→ **DATA EXCERPT**:
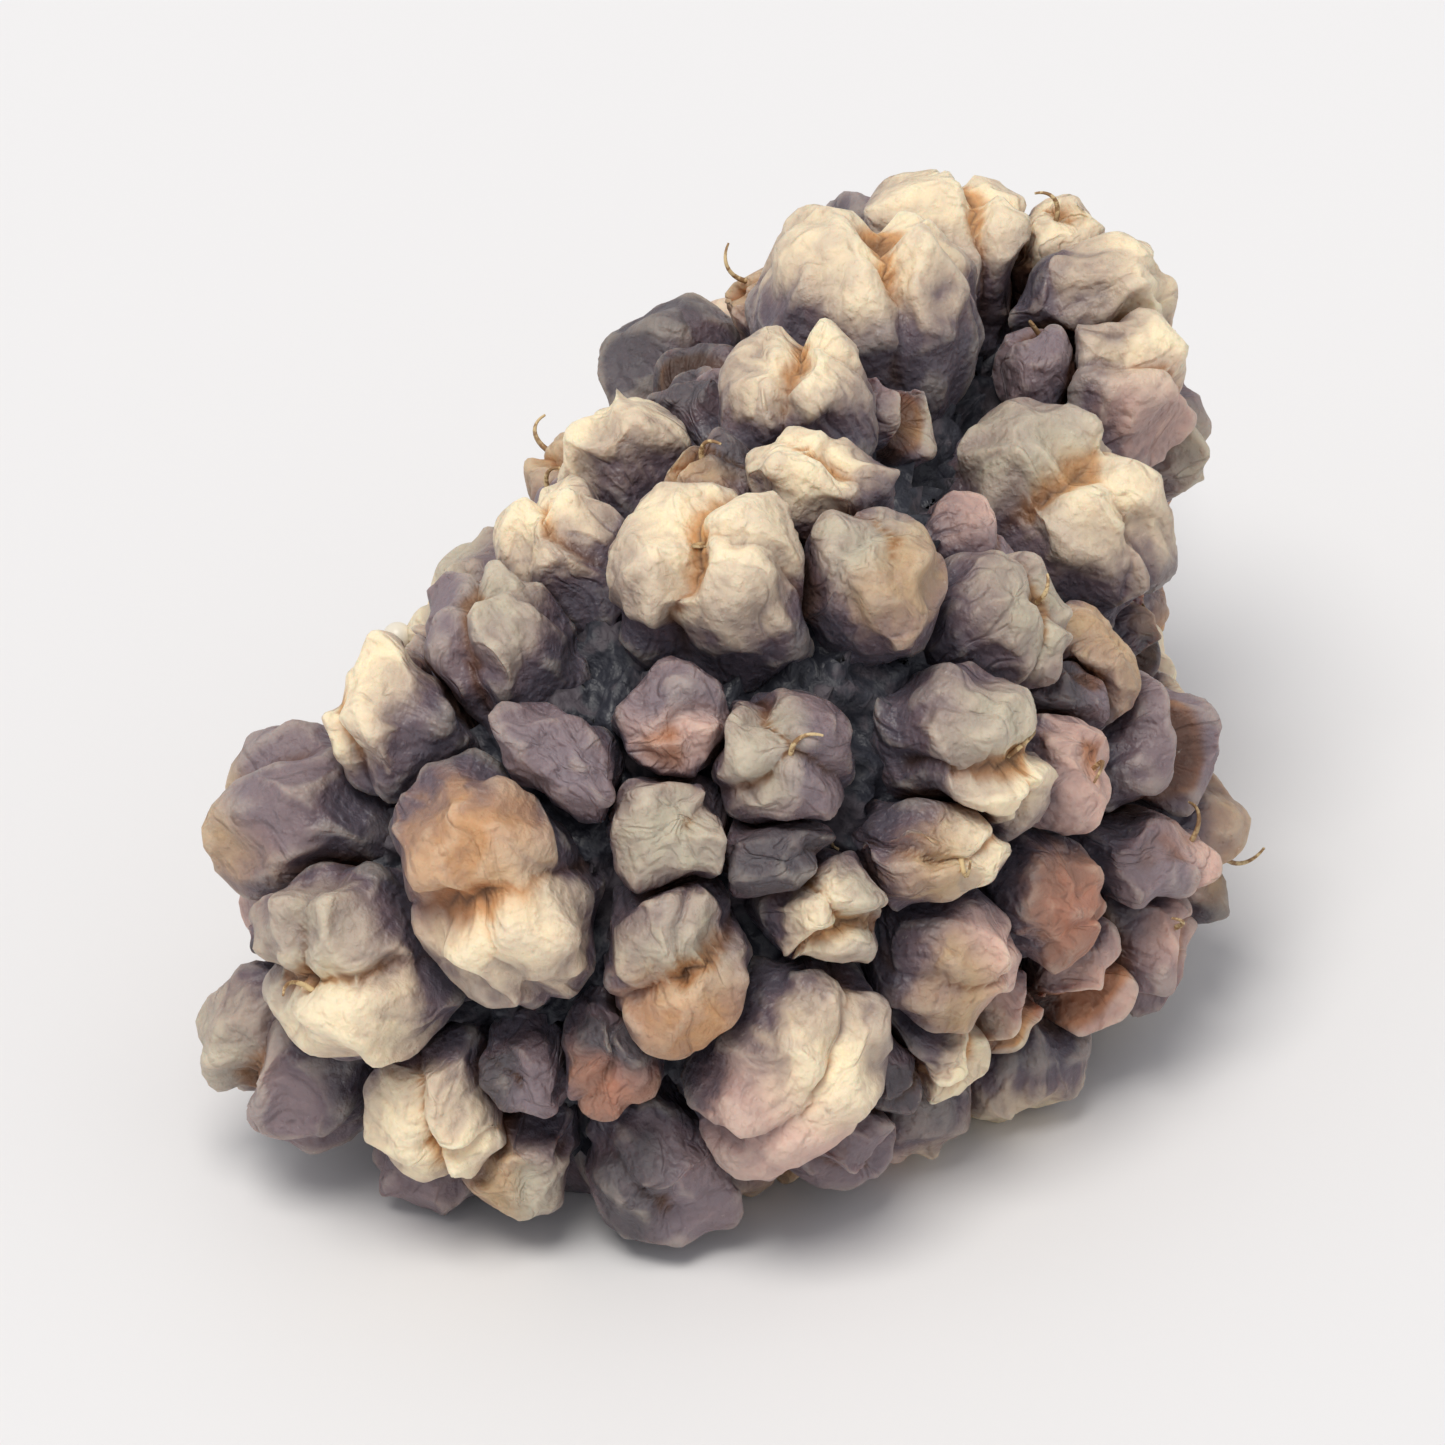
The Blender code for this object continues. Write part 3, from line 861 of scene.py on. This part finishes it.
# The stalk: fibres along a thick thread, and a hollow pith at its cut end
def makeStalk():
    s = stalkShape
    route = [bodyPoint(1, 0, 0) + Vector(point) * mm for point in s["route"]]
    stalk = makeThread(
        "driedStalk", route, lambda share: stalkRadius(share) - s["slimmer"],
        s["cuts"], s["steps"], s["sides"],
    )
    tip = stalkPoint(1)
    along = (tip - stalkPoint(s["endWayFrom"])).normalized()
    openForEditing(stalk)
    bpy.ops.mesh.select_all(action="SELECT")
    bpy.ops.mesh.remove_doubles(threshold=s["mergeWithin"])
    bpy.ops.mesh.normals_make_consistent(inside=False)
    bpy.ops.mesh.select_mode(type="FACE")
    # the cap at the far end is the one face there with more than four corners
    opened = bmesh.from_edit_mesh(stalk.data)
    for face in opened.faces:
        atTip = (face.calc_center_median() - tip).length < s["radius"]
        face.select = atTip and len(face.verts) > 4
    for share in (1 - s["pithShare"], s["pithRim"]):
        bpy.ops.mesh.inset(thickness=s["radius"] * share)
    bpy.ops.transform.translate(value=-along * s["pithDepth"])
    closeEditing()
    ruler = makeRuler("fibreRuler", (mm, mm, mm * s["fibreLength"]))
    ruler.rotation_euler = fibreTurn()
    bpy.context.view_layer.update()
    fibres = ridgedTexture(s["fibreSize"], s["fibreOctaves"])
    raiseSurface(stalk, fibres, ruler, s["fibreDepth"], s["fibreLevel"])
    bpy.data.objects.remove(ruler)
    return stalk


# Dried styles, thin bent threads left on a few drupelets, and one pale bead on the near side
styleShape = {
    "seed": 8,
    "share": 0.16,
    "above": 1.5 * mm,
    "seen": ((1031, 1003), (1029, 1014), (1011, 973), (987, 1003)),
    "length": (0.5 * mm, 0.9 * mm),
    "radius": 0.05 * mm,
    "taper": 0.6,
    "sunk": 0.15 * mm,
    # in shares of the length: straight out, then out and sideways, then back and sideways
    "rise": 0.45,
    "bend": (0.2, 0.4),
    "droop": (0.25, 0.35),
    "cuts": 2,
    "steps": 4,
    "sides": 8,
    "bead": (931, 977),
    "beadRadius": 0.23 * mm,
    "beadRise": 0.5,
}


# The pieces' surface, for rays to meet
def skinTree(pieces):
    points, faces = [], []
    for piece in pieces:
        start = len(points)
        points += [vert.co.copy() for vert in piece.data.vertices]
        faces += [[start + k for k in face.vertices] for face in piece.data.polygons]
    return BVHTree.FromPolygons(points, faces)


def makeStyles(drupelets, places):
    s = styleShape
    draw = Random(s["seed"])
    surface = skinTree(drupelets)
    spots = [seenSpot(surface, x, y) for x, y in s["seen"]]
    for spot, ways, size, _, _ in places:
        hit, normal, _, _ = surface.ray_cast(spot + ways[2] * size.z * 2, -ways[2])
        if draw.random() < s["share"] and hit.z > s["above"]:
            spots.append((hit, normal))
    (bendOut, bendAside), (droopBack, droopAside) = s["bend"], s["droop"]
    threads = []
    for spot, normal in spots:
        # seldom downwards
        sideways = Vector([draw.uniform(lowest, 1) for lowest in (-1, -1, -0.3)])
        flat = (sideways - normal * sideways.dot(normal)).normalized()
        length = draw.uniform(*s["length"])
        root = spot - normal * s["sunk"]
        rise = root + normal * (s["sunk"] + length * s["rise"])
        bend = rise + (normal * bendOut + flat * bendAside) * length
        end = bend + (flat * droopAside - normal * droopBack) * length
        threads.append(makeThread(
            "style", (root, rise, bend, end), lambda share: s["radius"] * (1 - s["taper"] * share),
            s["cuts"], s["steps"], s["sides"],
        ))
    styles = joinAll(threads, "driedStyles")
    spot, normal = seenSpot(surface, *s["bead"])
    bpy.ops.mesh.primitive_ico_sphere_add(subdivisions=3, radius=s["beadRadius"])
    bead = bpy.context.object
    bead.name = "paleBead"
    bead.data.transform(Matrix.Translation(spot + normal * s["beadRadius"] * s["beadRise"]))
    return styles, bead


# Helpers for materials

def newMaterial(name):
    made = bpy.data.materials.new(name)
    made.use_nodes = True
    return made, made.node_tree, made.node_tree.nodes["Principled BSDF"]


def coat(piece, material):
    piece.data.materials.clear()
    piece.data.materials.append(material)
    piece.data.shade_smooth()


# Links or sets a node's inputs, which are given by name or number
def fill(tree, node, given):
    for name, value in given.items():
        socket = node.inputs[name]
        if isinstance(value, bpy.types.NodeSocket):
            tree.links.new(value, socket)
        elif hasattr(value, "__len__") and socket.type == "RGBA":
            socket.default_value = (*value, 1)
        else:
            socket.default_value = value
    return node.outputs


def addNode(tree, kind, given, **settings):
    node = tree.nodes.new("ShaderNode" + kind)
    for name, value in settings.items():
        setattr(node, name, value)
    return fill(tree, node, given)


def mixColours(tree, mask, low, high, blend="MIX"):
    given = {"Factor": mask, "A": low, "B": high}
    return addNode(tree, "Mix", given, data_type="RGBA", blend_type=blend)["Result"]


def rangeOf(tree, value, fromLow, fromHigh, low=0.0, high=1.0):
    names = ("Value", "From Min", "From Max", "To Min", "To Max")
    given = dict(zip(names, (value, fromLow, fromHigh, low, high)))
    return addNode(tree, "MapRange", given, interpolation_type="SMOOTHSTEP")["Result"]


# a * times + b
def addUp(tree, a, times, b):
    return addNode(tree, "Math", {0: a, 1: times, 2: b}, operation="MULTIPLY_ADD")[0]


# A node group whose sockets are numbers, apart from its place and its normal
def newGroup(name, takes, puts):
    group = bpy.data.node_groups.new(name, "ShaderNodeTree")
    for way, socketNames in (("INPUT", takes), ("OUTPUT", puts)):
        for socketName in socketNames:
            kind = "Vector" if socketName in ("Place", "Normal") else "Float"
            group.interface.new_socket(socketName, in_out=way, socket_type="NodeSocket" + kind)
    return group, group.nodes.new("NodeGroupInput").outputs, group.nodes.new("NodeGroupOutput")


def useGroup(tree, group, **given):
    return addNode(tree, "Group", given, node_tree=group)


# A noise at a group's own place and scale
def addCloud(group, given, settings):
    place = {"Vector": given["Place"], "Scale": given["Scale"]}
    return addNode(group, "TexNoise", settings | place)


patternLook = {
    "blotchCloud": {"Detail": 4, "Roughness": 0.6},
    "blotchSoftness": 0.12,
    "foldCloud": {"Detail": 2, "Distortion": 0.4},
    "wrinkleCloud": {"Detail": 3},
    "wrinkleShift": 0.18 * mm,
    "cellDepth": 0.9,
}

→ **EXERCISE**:
Reproduce the material above, every line of it, exactly.

→ **EXPECTED ANSWER**:
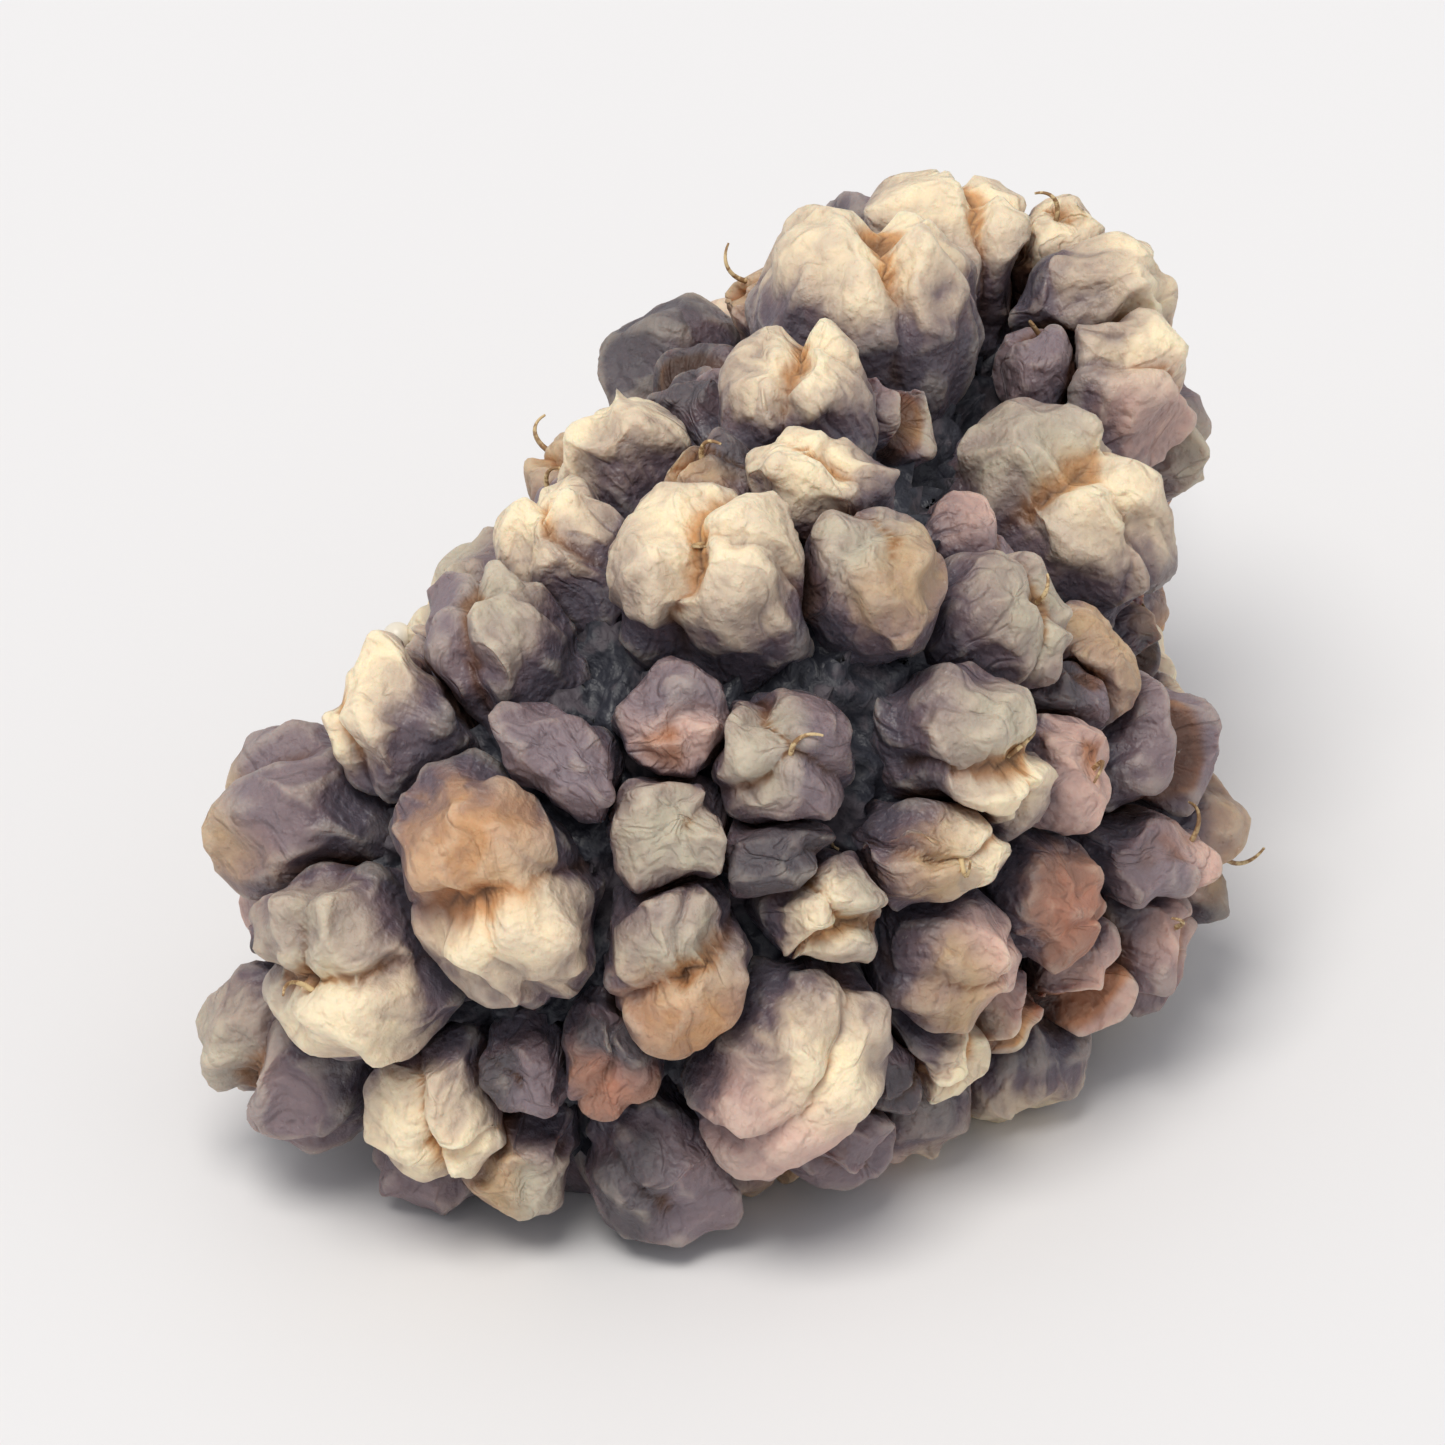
The Blender code for this object continues. Write part 3, from line 861 of scene.py on. This part finishes it.
# The stalk: fibres along a thick thread, and a hollow pith at its cut end
def makeStalk():
    s = stalkShape
    route = [bodyPoint(1, 0, 0) + Vector(point) * mm for point in s["route"]]
    stalk = makeThread(
        "driedStalk", route, lambda share: stalkRadius(share) - s["slimmer"],
        s["cuts"], s["steps"], s["sides"],
    )
    tip = stalkPoint(1)
    along = (tip - stalkPoint(s["endWayFrom"])).normalized()
    openForEditing(stalk)
    bpy.ops.mesh.select_all(action="SELECT")
    bpy.ops.mesh.remove_doubles(threshold=s["mergeWithin"])
    bpy.ops.mesh.normals_make_consistent(inside=False)
    bpy.ops.mesh.select_mode(type="FACE")
    # the cap at the far end is the one face there with more than four corners
    opened = bmesh.from_edit_mesh(stalk.data)
    for face in opened.faces:
        atTip = (face.calc_center_median() - tip).length < s["radius"]
        face.select = atTip and len(face.verts) > 4
    for share in (1 - s["pithShare"], s["pithRim"]):
        bpy.ops.mesh.inset(thickness=s["radius"] * share)
    bpy.ops.transform.translate(value=-along * s["pithDepth"])
    closeEditing()
    ruler = makeRuler("fibreRuler", (mm, mm, mm * s["fibreLength"]))
    ruler.rotation_euler = fibreTurn()
    bpy.context.view_layer.update()
    fibres = ridgedTexture(s["fibreSize"], s["fibreOctaves"])
    raiseSurface(stalk, fibres, ruler, s["fibreDepth"], s["fibreLevel"])
    bpy.data.objects.remove(ruler)
    return stalk


# Dried styles, thin bent threads left on a few drupelets, and one pale bead on the near side
styleShape = {
    "seed": 8,
    "share": 0.16,
    "above": 1.5 * mm,
    "seen": ((1031, 1003), (1029, 1014), (1011, 973), (987, 1003)),
    "length": (0.5 * mm, 0.9 * mm),
    "radius": 0.05 * mm,
    "taper": 0.6,
    "sunk": 0.15 * mm,
    # in shares of the length: straight out, then out and sideways, then back and sideways
    "rise": 0.45,
    "bend": (0.2, 0.4),
    "droop": (0.25, 0.35),
    "cuts": 2,
    "steps": 4,
    "sides": 8,
    "bead": (931, 977),
    "beadRadius": 0.23 * mm,
    "beadRise": 0.5,
}


# The pieces' surface, for rays to meet
def skinTree(pieces):
    points, faces = [], []
    for piece in pieces:
        start = len(points)
        points += [vert.co.copy() for vert in piece.data.vertices]
        faces += [[start + k for k in face.vertices] for face in piece.data.polygons]
    return BVHTree.FromPolygons(points, faces)


def makeStyles(drupelets, places):
    s = styleShape
    draw = Random(s["seed"])
    surface = skinTree(drupelets)
    spots = [seenSpot(surface, x, y) for x, y in s["seen"]]
    for spot, ways, size, _, _ in places:
        hit, normal, _, _ = surface.ray_cast(spot + ways[2] * size.z * 2, -ways[2])
        if draw.random() < s["share"] and hit.z > s["above"]:
            spots.append((hit, normal))
    (bendOut, bendAside), (droopBack, droopAside) = s["bend"], s["droop"]
    threads = []
    for spot, normal in spots:
        # seldom downwards
        sideways = Vector([draw.uniform(lowest, 1) for lowest in (-1, -1, -0.3)])
        flat = (sideways - normal * sideways.dot(normal)).normalized()
        length = draw.uniform(*s["length"])
        root = spot - normal * s["sunk"]
        rise = root + normal * (s["sunk"] + length * s["rise"])
        bend = rise + (normal * bendOut + flat * bendAside) * length
        end = bend + (flat * droopAside - normal * droopBack) * length
        threads.append(makeThread(
            "style", (root, rise, bend, end), lambda share: s["radius"] * (1 - s["taper"] * share),
            s["cuts"], s["steps"], s["sides"],
        ))
    styles = joinAll(threads, "driedStyles")
    spot, normal = seenSpot(surface, *s["bead"])
    bpy.ops.mesh.primitive_ico_sphere_add(subdivisions=3, radius=s["beadRadius"])
    bead = bpy.context.object
    bead.name = "paleBead"
    bead.data.transform(Matrix.Translation(spot + normal * s["beadRadius"] * s["beadRise"]))
    return styles, bead


# Helpers for materials

def newMaterial(name):
    made = bpy.data.materials.new(name)
    made.use_nodes = True
    return made, made.node_tree, made.node_tree.nodes["Principled BSDF"]


def coat(piece, material):
    piece.data.materials.clear()
    piece.data.materials.append(material)
    piece.data.shade_smooth()


# Links or sets a node's inputs, which are given by name or number
def fill(tree, node, given):
    for name, value in given.items():
        socket = node.inputs[name]
        if isinstance(value, bpy.types.NodeSocket):
            tree.links.new(value, socket)
        elif hasattr(value, "__len__") and socket.type == "RGBA":
            socket.default_value = (*value, 1)
        else:
            socket.default_value = value
    return node.outputs


def addNode(tree, kind, given, **settings):
    node = tree.nodes.new("ShaderNode" + kind)
    for name, value in settings.items():
        setattr(node, name, value)
    return fill(tree, node, given)


def mixColours(tree, mask, low, high, blend="MIX"):
    given = {"Factor": mask, "A": low, "B": high}
    return addNode(tree, "Mix", given, data_type="RGBA", blend_type=blend)["Result"]


def rangeOf(tree, value, fromLow, fromHigh, low=0.0, high=1.0):
    names = ("Value", "From Min", "From Max", "To Min", "To Max")
    given = dict(zip(names, (value, fromLow, fromHigh, low, high)))
    return addNode(tree, "MapRange", given, interpolation_type="SMOOTHSTEP")["Result"]


# a * times + b
def addUp(tree, a, times, b):
    return addNode(tree, "Math", {0: a, 1: times, 2: b}, operation="MULTIPLY_ADD")[0]


# A node group whose sockets are numbers, apart from its place and its normal
def newGroup(name, takes, puts):
    group = bpy.data.node_groups.new(name, "ShaderNodeTree")
    for way, socketNames in (("INPUT", takes), ("OUTPUT", puts)):
        for socketName in socketNames:
            kind = "Vector" if socketName in ("Place", "Normal") else "Float"
            group.interface.new_socket(socketName, in_out=way, socket_type="NodeSocket" + kind)
    return group, group.nodes.new("NodeGroupInput").outputs, group.nodes.new("NodeGroupOutput")


def useGroup(tree, group, **given):
    return addNode(tree, "Group", given, node_tree=group)


# A noise at a group's own place and scale
def addCloud(group, given, settings):
    place = {"Vector": given["Place"], "Scale": given["Scale"]}
    return addNode(group, "TexNoise", settings | place)


patternLook = {
    "blotchCloud": {"Detail": 4, "Roughness": 0.6},
    "blotchSoftness": 0.12,
    "foldCloud": {"Detail": 2, "Distortion": 0.4},
    "wrinkleCloud": {"Detail": 3},
    "wrinkleShift": 0.18 * mm,
    "cellDepth": 0.9,
}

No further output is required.